I wonder if all of the nights I blacked out will be revealed to me when I die. Have you ever thought about that?
so how much must it suck for him to know that the penis of his best man has been in his wife's mouth before?
Ways to know you did something wrong: you sugar-coated it for your therapist.
i just woke up at 8pm naked in my bed, with a fresh haircut. I wonder what barber i went to.
she added emergen-c to the bong-water bro, brilliant.
Ethically speaking on a scale from 1 to morally wrong, how wrong would it be to give babies ambien? Hypothetically speaking.

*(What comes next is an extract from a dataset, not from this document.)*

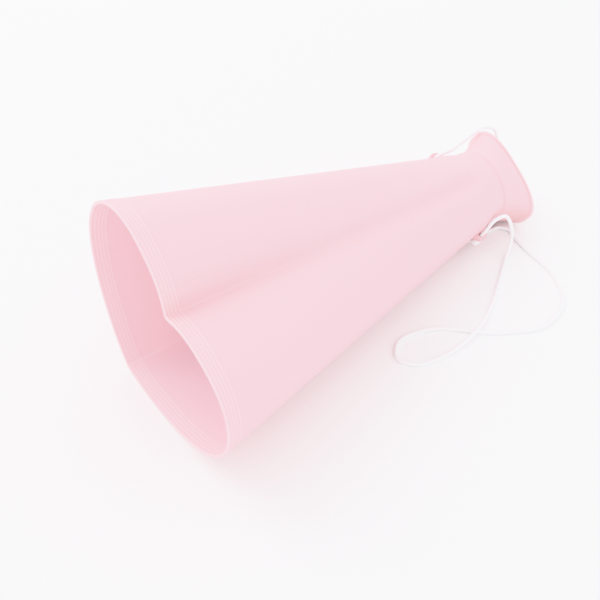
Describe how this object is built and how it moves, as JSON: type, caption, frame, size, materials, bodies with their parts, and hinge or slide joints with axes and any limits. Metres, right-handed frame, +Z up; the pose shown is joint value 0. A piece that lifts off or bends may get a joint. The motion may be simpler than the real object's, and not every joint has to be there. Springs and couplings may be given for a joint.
{
  "type": "cheer megaphone",
  "caption": "Heart section plastic cheering horn lying on its side, with a flat oval mouthpiece, side lugs and a thin neck cord.",
  "frame": {"origin": "centre of the plastic body's bounding box, at the height of the table it lies on; the neck cord is not counted", "axes": "+X runs along the horn from the bell to the mouthpiece, +Z is up from the table, +Y completes a right-handed frame"},
  "size_m": [0.2723, 0.1438, 0.1127],
  "materials": {
    "pink_plastic": "satin translucent pale pink",
    "white_cord": "smooth white braided cord"
  },
  "bodies": {
    "root": {"horn_shell": "pink_plastic", "bell_rim": "pink_plastic", "mouthpiece": "pink_plastic", "near_cord_lug": "pink_plastic", "far_cord_lug": "pink_plastic", "neck_cord": "white_cord", "near_cord_knot": "white_cord", "far_cord_knot": "white_cord"}
  },
  "joints": []
}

I think theres a high possibility i could be flammable.
He took the bartender's challenge and took a Jello shot with a tarantula frozen inside.
Wow. I grabbed the wrong container to rinse my contacts- it was a beer. And it comes out waaaay faster than saline.
I knew it would be an interesting night when he showed up at my house on a scooter wearing a six foot american flag as a cape.
Why am I sticky / covered in baby Tylonel?
What's dad's email?
askmom@cause.idk
My mom just looked at me and said; "You've been pretty bitchy lately do you need some dick?" WTF has happened to me?
I think it might be the guy sitting next to me. I've concluded he HAS to be smuggling insane amounts of onions in his wardrobe to smell like that
Remembering you have vodka in the freezer gives the same surge of happiness as finding 20 bucks in a coat pocket.